My Dad came home one day with a brand new 57 Chevy Belair. It was the first car we had with a clock. The clock was mechanical, but it was automatically wound by a DC motor. It was a great car for dates.
This apparatus is indeed beautiful in its simplicity for teaching how switch-mode power supplies work. It will also serve brilliantly as a “Marconi era” wide-band radio transmitter and RF noise generator (aka jammer). To supplement the recommended arc-snubbing capacitor, a metal can went around each old “tube” car radio vibrator, serving as a Faraday cage to keep the FCC “airwaves police” from knocking on your door.
When I was a teenager, I used to work at a two way radio shop. We’d see some pretty old radios too, including some Motorola T-Power and even old GE Progress Line radios. They were almost entirely built around tubes.
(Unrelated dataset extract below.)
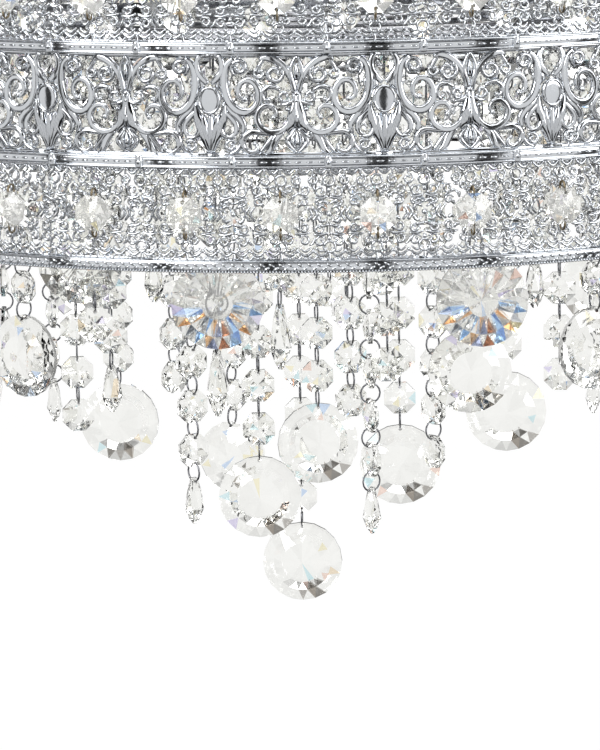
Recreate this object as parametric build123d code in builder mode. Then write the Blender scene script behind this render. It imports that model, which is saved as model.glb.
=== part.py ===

It was commonplace in the “Frog-Line” radios to have the Vibrator wear out.
Those things would live a hard life, bouncing around in the trunk of a taxicab with a control unit in front. And yet, we kept them working. But in fairness, I replaced a lot more capacitors than I did Vibrating reed inverters. So in the scheme of what brought those radios in to the shop, that was not the worst thing there was.
When I was a teenager, I had a Progress Line (I haven’t heard or thought that name in decades) set up for the .16/.76 2M repeater in Indianapolis. I had it in the trunk of a ’69 Dodge Dart. It worked quite well, but drew a lot of current. My call was WD9GHJ, I let my license lapse many years ago.
Perhaps the most novel application for this was American Flyer’s air chime whistle in the ’50s, which used a vibrating reed to generate high-frequency current, which was piped through the rails to a speaker in the locomotive.
You can accomplish something similar with a transformer and a motor. I used to create a hand shocker this way when I was 10. Battery powers the motor, the transformer is inline with that. As the brushes briefly lose contact, the voltage spikes down. This creates the AC that the transformer bumps up. By controlling the mechanical resistance of the motor, you control the frequency. This would last longer than a relay.